▶

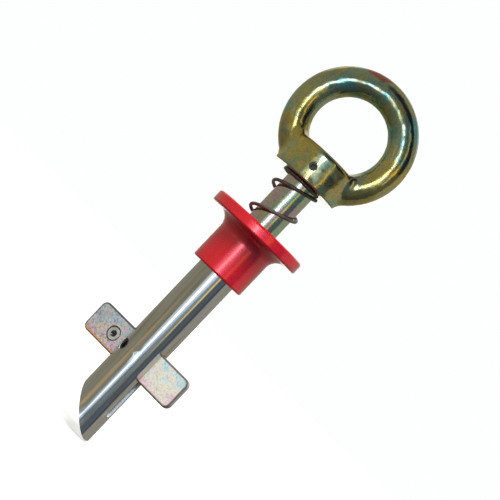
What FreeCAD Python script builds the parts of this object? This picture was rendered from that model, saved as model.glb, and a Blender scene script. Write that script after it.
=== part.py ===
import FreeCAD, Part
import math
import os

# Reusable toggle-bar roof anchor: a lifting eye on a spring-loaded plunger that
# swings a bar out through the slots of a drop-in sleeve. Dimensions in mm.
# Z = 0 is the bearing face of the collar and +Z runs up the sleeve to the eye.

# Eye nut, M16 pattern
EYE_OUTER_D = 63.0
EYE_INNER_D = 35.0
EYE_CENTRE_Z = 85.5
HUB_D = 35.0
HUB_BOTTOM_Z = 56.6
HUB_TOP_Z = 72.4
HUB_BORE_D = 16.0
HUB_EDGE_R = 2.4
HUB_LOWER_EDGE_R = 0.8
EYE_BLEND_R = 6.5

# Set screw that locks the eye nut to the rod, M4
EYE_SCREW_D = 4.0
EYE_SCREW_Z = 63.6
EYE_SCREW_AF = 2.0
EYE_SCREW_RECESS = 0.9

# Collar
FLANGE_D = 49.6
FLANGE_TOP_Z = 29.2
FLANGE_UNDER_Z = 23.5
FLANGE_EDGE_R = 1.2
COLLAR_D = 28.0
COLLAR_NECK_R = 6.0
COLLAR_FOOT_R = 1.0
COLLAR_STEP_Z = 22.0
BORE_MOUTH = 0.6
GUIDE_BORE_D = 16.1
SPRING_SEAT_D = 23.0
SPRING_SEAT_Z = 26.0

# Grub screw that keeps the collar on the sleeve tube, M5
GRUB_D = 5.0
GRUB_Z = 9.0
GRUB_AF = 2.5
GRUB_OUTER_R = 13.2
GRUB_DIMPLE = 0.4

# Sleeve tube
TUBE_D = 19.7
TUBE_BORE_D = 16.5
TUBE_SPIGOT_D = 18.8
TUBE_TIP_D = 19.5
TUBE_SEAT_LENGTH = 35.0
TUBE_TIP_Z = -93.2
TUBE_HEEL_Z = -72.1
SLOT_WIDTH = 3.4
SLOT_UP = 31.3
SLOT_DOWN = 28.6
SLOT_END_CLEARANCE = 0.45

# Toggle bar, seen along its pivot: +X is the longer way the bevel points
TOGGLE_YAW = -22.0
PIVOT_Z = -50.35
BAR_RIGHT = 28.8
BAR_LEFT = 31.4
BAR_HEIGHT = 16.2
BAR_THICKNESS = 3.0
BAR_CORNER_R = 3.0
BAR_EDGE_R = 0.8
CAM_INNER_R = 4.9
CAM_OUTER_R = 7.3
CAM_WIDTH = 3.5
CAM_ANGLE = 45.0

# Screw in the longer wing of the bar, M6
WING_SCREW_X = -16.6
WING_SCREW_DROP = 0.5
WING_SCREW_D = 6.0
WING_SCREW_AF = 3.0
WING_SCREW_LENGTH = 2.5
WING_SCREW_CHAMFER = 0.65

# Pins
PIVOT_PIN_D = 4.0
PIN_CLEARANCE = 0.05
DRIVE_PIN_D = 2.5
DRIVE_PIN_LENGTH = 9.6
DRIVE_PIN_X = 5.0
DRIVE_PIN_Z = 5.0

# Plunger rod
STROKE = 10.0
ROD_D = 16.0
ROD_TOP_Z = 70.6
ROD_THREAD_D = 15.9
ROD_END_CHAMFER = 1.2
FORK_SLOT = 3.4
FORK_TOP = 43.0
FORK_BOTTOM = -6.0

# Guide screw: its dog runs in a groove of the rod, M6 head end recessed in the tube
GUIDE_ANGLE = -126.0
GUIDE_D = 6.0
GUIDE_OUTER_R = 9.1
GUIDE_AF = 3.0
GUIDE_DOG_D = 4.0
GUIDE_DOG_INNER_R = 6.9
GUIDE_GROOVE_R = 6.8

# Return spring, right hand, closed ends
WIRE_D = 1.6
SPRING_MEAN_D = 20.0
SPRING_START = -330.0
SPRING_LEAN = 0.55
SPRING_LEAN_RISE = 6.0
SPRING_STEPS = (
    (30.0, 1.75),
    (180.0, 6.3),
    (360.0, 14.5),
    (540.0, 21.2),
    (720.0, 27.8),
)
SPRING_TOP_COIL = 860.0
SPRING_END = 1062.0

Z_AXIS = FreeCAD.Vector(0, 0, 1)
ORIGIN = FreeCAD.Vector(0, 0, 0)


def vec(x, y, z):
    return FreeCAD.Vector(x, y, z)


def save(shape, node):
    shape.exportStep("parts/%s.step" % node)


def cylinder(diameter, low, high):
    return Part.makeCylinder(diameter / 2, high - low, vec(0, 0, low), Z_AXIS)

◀

AIM OF THE TASK:
Restate the whole listing exactly, leaving out nothing.

COMPLETED TASK:
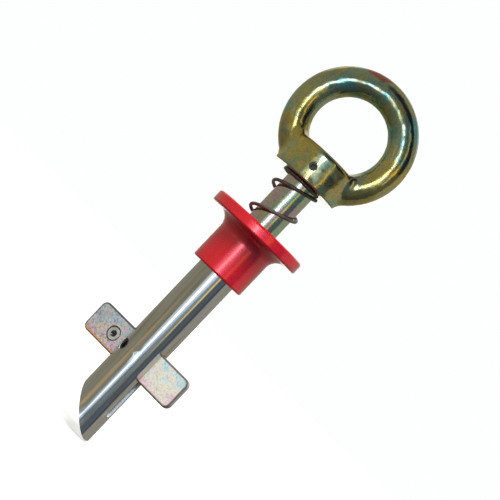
What FreeCAD Python script builds the parts of this object? This picture was rendered from that model, saved as model.glb, and a Blender scene script. Write that script after it.
=== part.py ===
import FreeCAD, Part
import math
import os

# Reusable toggle-bar roof anchor: a lifting eye on a spring-loaded plunger that
# swings a bar out through the slots of a drop-in sleeve. Dimensions in mm.
# Z = 0 is the bearing face of the collar and +Z runs up the sleeve to the eye.

# Eye nut, M16 pattern
EYE_OUTER_D = 63.0
EYE_INNER_D = 35.0
EYE_CENTRE_Z = 85.5
HUB_D = 35.0
HUB_BOTTOM_Z = 56.6
HUB_TOP_Z = 72.4
HUB_BORE_D = 16.0
HUB_EDGE_R = 2.4
HUB_LOWER_EDGE_R = 0.8
EYE_BLEND_R = 6.5

# Set screw that locks the eye nut to the rod, M4
EYE_SCREW_D = 4.0
EYE_SCREW_Z = 63.6
EYE_SCREW_AF = 2.0
EYE_SCREW_RECESS = 0.9

# Collar
FLANGE_D = 49.6
FLANGE_TOP_Z = 29.2
FLANGE_UNDER_Z = 23.5
FLANGE_EDGE_R = 1.2
COLLAR_D = 28.0
COLLAR_NECK_R = 6.0
COLLAR_FOOT_R = 1.0
COLLAR_STEP_Z = 22.0
BORE_MOUTH = 0.6
GUIDE_BORE_D = 16.1
SPRING_SEAT_D = 23.0
SPRING_SEAT_Z = 26.0

# Grub screw that keeps the collar on the sleeve tube, M5
GRUB_D = 5.0
GRUB_Z = 9.0
GRUB_AF = 2.5
GRUB_OUTER_R = 13.2
GRUB_DIMPLE = 0.4

# Sleeve tube
TUBE_D = 19.7
TUBE_BORE_D = 16.5
TUBE_SPIGOT_D = 18.8
TUBE_TIP_D = 19.5
TUBE_SEAT_LENGTH = 35.0
TUBE_TIP_Z = -93.2
TUBE_HEEL_Z = -72.1
SLOT_WIDTH = 3.4
SLOT_UP = 31.3
SLOT_DOWN = 28.6
SLOT_END_CLEARANCE = 0.45

# Toggle bar, seen along its pivot: +X is the longer way the bevel points
TOGGLE_YAW = -22.0
PIVOT_Z = -50.35
BAR_RIGHT = 28.8
BAR_LEFT = 31.4
BAR_HEIGHT = 16.2
BAR_THICKNESS = 3.0
BAR_CORNER_R = 3.0
BAR_EDGE_R = 0.8
CAM_INNER_R = 4.9
CAM_OUTER_R = 7.3
CAM_WIDTH = 3.5
CAM_ANGLE = 45.0

# Screw in the longer wing of the bar, M6
WING_SCREW_X = -16.6
WING_SCREW_DROP = 0.5
WING_SCREW_D = 6.0
WING_SCREW_AF = 3.0
WING_SCREW_LENGTH = 2.5
WING_SCREW_CHAMFER = 0.65

# Pins
PIVOT_PIN_D = 4.0
PIN_CLEARANCE = 0.05
DRIVE_PIN_D = 2.5
DRIVE_PIN_LENGTH = 9.6
DRIVE_PIN_X = 5.0
DRIVE_PIN_Z = 5.0

# Plunger rod
STROKE = 10.0
ROD_D = 16.0
ROD_TOP_Z = 70.6
ROD_THREAD_D = 15.9
ROD_END_CHAMFER = 1.2
FORK_SLOT = 3.4
FORK_TOP = 43.0
FORK_BOTTOM = -6.0

# Guide screw: its dog runs in a groove of the rod, M6 head end recessed in the tube
GUIDE_ANGLE = -126.0
GUIDE_D = 6.0
GUIDE_OUTER_R = 9.1
GUIDE_AF = 3.0
GUIDE_DOG_D = 4.0
GUIDE_DOG_INNER_R = 6.9
GUIDE_GROOVE_R = 6.8

# Return spring, right hand, closed ends
WIRE_D = 1.6
SPRING_MEAN_D = 20.0
SPRING_START = -330.0
SPRING_LEAN = 0.55
SPRING_LEAN_RISE = 6.0
SPRING_STEPS = (
    (30.0, 1.75),
    (180.0, 6.3),
    (360.0, 14.5),
    (540.0, 21.2),
    (720.0, 27.8),
)
SPRING_TOP_COIL = 860.0
SPRING_END = 1062.0

Z_AXIS = FreeCAD.Vector(0, 0, 1)
ORIGIN = FreeCAD.Vector(0, 0, 0)


def vec(x, y, z):
    return FreeCAD.Vector(x, y, z)


def save(shape, node):
    shape.exportStep("parts/%s.step" % node)


def cylinder(diameter, low, high):
    return Part.makeCylinder(diameter / 2, high - low, vec(0, 0, low), Z_AXIS)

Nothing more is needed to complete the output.